On March 14, 1918 the weekly newspaper reported progress on gun registration, when the editor wrote,
"Sheriff Hartman reports that between 3,000 and 3,500 firearms and weapons have been registered at his office during the past two weeks in compliance with the law passed at the special session of the legislature. The affidavits have been coming in so rapidly that he has not been able to check them up, but he expects fully 5,000 will be accounted for before the final day, which is next Wednesday.
"The record seems to be held by Lux Bros. who reported on eleven guns. Practically everyone has one or two, and there are a great number who have from four to six such weapons."

In addition to registering guns, everyone was being exhorted to buy War-Savings and Thrift Stamps to benefit the service men.

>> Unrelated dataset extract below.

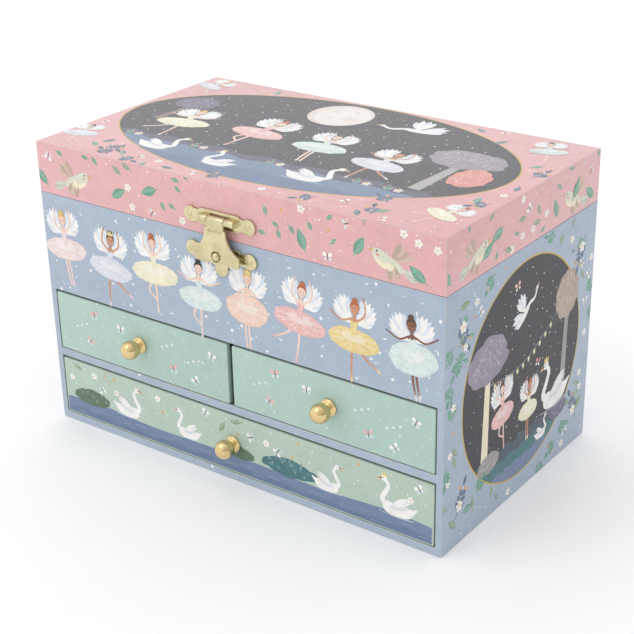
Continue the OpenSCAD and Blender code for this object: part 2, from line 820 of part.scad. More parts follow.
// The spring drum and its gear, which runs on the winding arbor
module mainspring_barrel() {
    drum_y = gear_y + gear_w;
    open_y = drum_y + drum_l + past;
    color(brass) difference() {
        union() {
            spur_gear(barrel_x, gear_y, axis_z, barrel_teeth, gear_m, gear_w, 0);
            bar_y(barrel_x, gear_y + gear_w / 2, drum_y + drum_l, axis_z, drum_r);
        }
        bar_y(barrel_x, gear_y - past, open_y, axis_z, arbor_r + running);
        bar_y(barrel_x, drum_y, open_y, axis_z, drum_r - drum_wall_t);
    }
}

// A point of the mainspring's spiral, which runs from just off the arbor out to the drum wall
function spiral(i, out) =
    let(r0 = arbor_r + loose, r1 = drum_r - drum_wall_t - spring_t + spring_bite,
        r = r0 + (r1 - r0) * i / (spring_turns * spring_steps) + out, a = i * 360 / spring_steps)
    [r * cos(a), r * sin(a)];

module mainspring() {
    n = spring_turns * spring_steps;
    inner = [for (i = [0 : n]) spiral(i, 0)];
    outer = [for (i = [n : -1 : 0]) spiral(i, spring_t)];
    color(steel) translate([barrel_x, gear_y + gear_w + drum_l - past, axis_z]) rotate([90, 0, 0])
        linear_extrude(drum_l - 2 * past) polygon(concat(inner, outer));
}

module winding_arbor() {
    color(steel) bar_y(barrel_x, train_cheek_y - shaft_past, key_y + 2 * past, axis_z, arbor_r);
}

// A butterfly key: a boss on the arbor with two wings
module winding_key() {
    color(brass) difference() {
        union() {
            bar_y(barrel_x, back_y + key_gap, back_y + key_gap + key_boss_l, axis_z, key_boss_r);
            upright(key_y, key_y + key_wing_t) {
                for (s = [-1, 1]) translate([barrel_x + s * key_wing_x, axis_z]) difference() {
                    circle(key_wing_r);
                    circle(key_hole_r);
                }
            }
        }
        bar_y(barrel_x, back_y, key_y + 2 * past, axis_z, arbor_r + held);
    }
}

// The pinned cylinder with its arbor, its pinion and the driver of the crown gear
module music_cylinder() {
    arbor_end = gear_y + gear_w + loose + cheek_t + shaft_past;
    color(brass) {
        bar_y(0, driver_y - shaft_past, arbor_end, axis_z, cylinder_arbor_r);
        bar_y(0, cylinder_y, cylinder_y + cylinder_l, axis_z, cylinder_r);
        spur_gear(0, gear_y, axis_z, cylinder_teeth, gear_m, gear_w, 0.5 + cylinder_teeth / 2);
        spur_gear(0, driver_y, axis_z, driver_teeth, crown_m, driver_w, driver_teeth / 4);
        for (i = [0 : 3 * notes - 1])
            translate([0, cylinder_y + (i % notes + 0.5) * cylinder_l / notes, axis_z])
                rotate([0, i * pin_turn, 0]) translate([0, 0, cylinder_r - pin_root])
                    cylinder(r = note_pin_r, h = pin_proud + pin_root, $fn = 13);
    }
}

// A steel comb with one tooth for each note
module comb() {
    tip = cylinder_r + pin_proud + comb_gap;
    pitch = cylinder_l / notes;
    z = axis_z - comb_t / 2;
    color(steel) difference() {
        union() {
            board([comb_root_x - comb_lap, cylinder_y, z],
                [comb_back_x, cylinder_y + cylinder_l, z + comb_t]);
            for (i = [0 : notes - 1])
                board([tip, cylinder_y + (i + tooth_gap) * pitch, z],
                    [comb_root_x, cylinder_y + (i + 1 - tooth_gap) * pitch, z + comb_t]);
        }
        for (p = comb_screws)
            translate([p[0], p[1], z - past]) cylinder(r = small_screw_r + held, h = comb_t + 2 * past);
    }
}

// The speed train: a wheel with a pinion in the barrel, then a fan that beats the air
module governor_wheel() {
    color(brass) {
        bar_y(governor_x, train_cheek_y - arbor_past, rear_cheek_y + cheek_t + arbor_past, axis_z,
            thin_arbor_r);
        spur_gear(governor_x, gear_y, axis_z, governor_teeth, gear_m, gear_w, 0.5);
        spur_gear(governor_x, wheel_y, axis_z, wheel_teeth, fine_m, wheel_w, 0);
    }
}

module governor_fly() {
    color(brass) {
        bar_y(fly_x, train_cheek_y - arbor_past, rear_cheek_y + cheek_t + arbor_past, axis_z, thin_arbor_r);
        spur_gear(fly_x, wheel_y, axis_z, fly_teeth, fine_m, wheel_w, 0.5);
        board([fly_x - fly_blade_r, gear_y + gear_w, axis_z - fly_blade_half],
            [fly_x + fly_blade_r, rear_cheek_y - past, axis_z + fly_blade_half]);
    }
}

// A bent wire that the closed lid presses down; its finger stops the fan
module stop_wire() {
    finger_z = axis_z + fly_blade_r + wire_clear + wire_r;
    color(steel) {
        translate([wire_x, wire_y, finger_z]) cylinder(r = wire_r, h = frame_z - wire_top_gap - finger_z);
        translate([wire_x, wire_y, finger_z]) sphere(wire_r);
        bar_y(wire_x, rear_cheek_y - wire_finger_l, wire_y, finger_z, wire_r);
    }
}

// A gear with its teeth on its underside, which turns the spindle
module crown_gear() {
    inner_r = crown_r - driver_w / 2 - crown_side;
    outer_r = crown_r + driver_w / 2 + crown_side;
    tip = crown_tip * crown_m * PI;
    root = crown_root * crown_m * PI;
    color(brass) translate([0, spindle_y, 0]) difference() {
        union() {
            translate([0, 0, crown_root_z]) cylinder(r = outer_r, h = crown_web);
            for (i = [0 : crown_teeth - 1]) rotate([0, 0, 90 + (i + 0.5) * 360 / crown_teeth])
                translate([inner_r + crown_lap, 0, crown_root_z]) rotate([90, 0, 90])
                    linear_extrude(outer_r - inner_r - 2 * crown_lap)
                        polygon([[-root, crown_lap], [-root, 0], [-tip, -crown_tooth_h],
                            [tip, -crown_tooth_h], [root, 0], [root, crown_lap]]);
        }
        translate([0, 0, crown_root_z - past]) cylinder(r = spindle_r + held, h = crown_web + 2 * past);
    }
}

module dancer_spindle() {
    foot_z = bearing_top_z - spindle_foot;
    color(steel) translate([0, spindle_y, 0]) {
        translate([0, 0, foot_z]) cylinder(r = spindle_r, h = disc_z + disc_t / 2 - foot_z);
        translate([0, 0, disc_z]) cylinder(r = disc_r, h = disc_t);
    }
}

// The round seat on the free end of the spring, folded forward with it
module spring_cap() {
    color(steel) difference() {
        bar_y(0, spring_end_y - cap_t, spring_end_y, dancer_z, cap_r);
        bar_y(0, spring_end_y - cap_t - past, spring_end_y - cap_seat, dancer_z, peg_r + running);
    }
}

// The spring's outer shape, bent a quarter turn under the closed lid
module dancer_spring() {
    color(steel) translate([0, spring_end_y, spring_base_z])
        rotate([90, 0, 90]) rotate_extrude(angle = 90) translate([spring_bend_r, 0]) circle(spring_r);
}

// Places an upright figure with its foot at the origin into the folded pose
module folded() {
    translate([0, dancer_foot_y, dancer_z]) rotate([90, 0, 0]) children();
}

module limb(a, ra, b, rb) {
    hull() {
        translate(a) sphere(ra, $fn = 16);
        translate(b) sphere(rb, $fn = 16);
    }
}

module dancer_figure() {
    leg_top = hip_z - 3;
    color(skin) folded() {
        translate([0, 0, -peg_in]) cylinder(r = peg_r, h = peg_l);
        for (s = [-1, 1]) {
            limb([s * ankle_x, 0, 1.2], ankle_r, [s * hip_x, 0, leg_top], hip_r);
            limb([s * shoulder_x, 0, shoulder_z], shoulder_r, [s * elbow_x, 0, elbow_z], ankle_r);
            limb([s * elbow_x, 0, elbow_z], ankle_r, [s * hand_x, 0, dancer_h], hand_r);
        }
        translate([0, 0, hip_z - 4]) cylinder(r = waist_r, h = 8);
        hull() {
            translate([0, 0, hip_z + 3]) sphere(waist_r, $fn = 16);
            translate([0, 0, shoulder_z - 0.6]) scale([chest_wide, 1, 1]) sphere(chest_r, $fn = 20);
        }
        translate([0, 0, shoulder_z]) cylinder(r = neck_r, h = head_z - shoulder_z);
        translate([0, 0, head_z]) sphere(head_r);
        translate([0, bun_y, head_z + head_r]) sphere(bun_r);
    }
}

module dancer_tutu() {
    bore = waist_r + running;
    top = waist_r + tutu_top;
    color(net) folded() translate([0, 0, tutu_z]) rotate_extrude()
        polygon([[bore, 0], [tutu_r, -tutu_edge], [tutu_r, 0], [top, tutu_rise], [bore, tutu_rise]]);
}

base_panel();
side_wall(-1);  // left_wall
side_wall(1);  // right_wall
back_wall();
front_wall();
drawer_shelf();
drawer_divider();
compartment_floor();
inner_liner();
floor_lining();
compartment_dividers();
ring_cushion();
movement_cover();
hinge_case_leaves();
hinge_pins();
clasp_case_plate();
clasp_stud();
case_nails();
lid_top_panel();
lid_front_wall();
lid_back_wall();
lid_side_wall(-1);  // lid_left_wall
lid_side_wall(1);  // lid_right_wall
lid_mirror();
mirror_frame();
hinge_lid_leaves();
clasp_lid_plate();
clasp_pin();
lid_nails();
clasp_hasp();
drawer_front(-side, -half_bay, upper_bay_z);  // left_drawer_front
drawer_tray(-side, -half_bay, upper_bay_z);  // left_drawer_tray
drawer_knob(-side, -half_bay, upper_bay_z);  // left_drawer_knob
drawer_screw(-side, -half_bay, upper_bay_z);  // left_drawer_screw
drawer_front(half_bay, side, upper_bay_z);  // right_drawer_front
drawer_tray(half_bay, side, upper_bay_z);  // right_drawer_tray
drawer_knob(half_bay, side, upper_bay_z);  // right_drawer_knob
drawer_screw(half_bay, side, upper_bay_z);  // right_drawer_screw
drawer_front(-side, side, base_t);  // bottom_drawer_front
drawer_tray(-side, side, base_t);  // bottom_drawer_tray
drawer_knob(-side, side, base_t);  // bottom_drawer_knob
drawer_screw(-side, side, base_t);  // bottom_drawer_screw
movement_bedplate();
movement_screws();
mainspring_barrel();
mainspring();
winding_arbor();
winding_key();
music_cylinder();
comb();
governor_wheel();
governor_fly();
stop_wire();
crown_gear();
dancer_spindle();
spring_cap();
dancer_spring();
dancer_figure();
dancer_tutu();
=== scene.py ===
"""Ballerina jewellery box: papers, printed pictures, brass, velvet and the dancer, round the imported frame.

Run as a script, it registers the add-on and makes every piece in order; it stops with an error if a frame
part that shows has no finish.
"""

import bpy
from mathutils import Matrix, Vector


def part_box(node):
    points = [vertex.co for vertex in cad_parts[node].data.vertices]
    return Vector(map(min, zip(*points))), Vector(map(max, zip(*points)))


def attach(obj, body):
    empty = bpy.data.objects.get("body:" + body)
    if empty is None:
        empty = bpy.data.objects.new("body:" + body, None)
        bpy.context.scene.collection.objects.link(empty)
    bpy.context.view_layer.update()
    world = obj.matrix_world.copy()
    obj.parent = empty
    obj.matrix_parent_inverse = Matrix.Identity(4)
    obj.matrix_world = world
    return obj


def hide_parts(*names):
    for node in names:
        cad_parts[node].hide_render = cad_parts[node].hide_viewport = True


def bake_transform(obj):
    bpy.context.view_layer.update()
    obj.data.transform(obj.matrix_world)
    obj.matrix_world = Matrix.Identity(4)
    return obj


bl_info = {
    "name": "Ballerina Jewellery Box",
    "version": (1, 0, 0),
    "blender": (4, 5, 0),
    "location": "3D View > Sidebar > Jewellery Box",
    "description": "Papers, printed pictures, brass, velvet and a dancer on a music-box frame",
    "category": "Object",
}

import random
from math import asin, atan2, cos, degrees, exp, hypot, log, pi, radians, sin, sqrt

import bmesh
import bpy
from mathutils import Matrix, Vector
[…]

"A single Thrift Stamp (25 cents), the county newspaper editor wrote, "will buy a tent pole or five tent pins, a waist belt or hat cord, shoe lace or identification tags: two will buy one trench tool or a pair of woolen gloves. Four Thrift Stamps will buy two pairs of canvas leggings; six will buy five pairs of woolen socks or three suits of summer underwear; twelve will buy a steel helmet. One War-Savings Stamp (Sixteen 25 cent Thrift stamps) buys one hundred cartridges or a cartridge belt or a scabbard for a bayonet, two purchases two pairs of woolen breeches or two flannel shirts; two and a half buys a gas mask. Three War-Savings Stamps buys an overcoat or two service coats; three and a half purchases three pairs of woolen blankets; four will buy a rifle. The investment value to the purchaser was also touted. "If you buy 25 cent Thrift stamps at the rate of only one a day, and exchange each book of 16 (with a few cents added) for a certificate worth $5.00 in 1923, you are saving money at the rate of $10.00 a month."*2.
Anyone foolish enough to question who might be getting rich from this "scheme" did so at great peril. Some did recognize it as a measure to fatten the pockets of capitalists, and rightly so. But to voice such thoughts or resist purchase brought immediate community censure.

  1. Sanders County Independent Ledger, February 28, 1918.
  2. Sanders County Independent Ledger, March 14, 1918.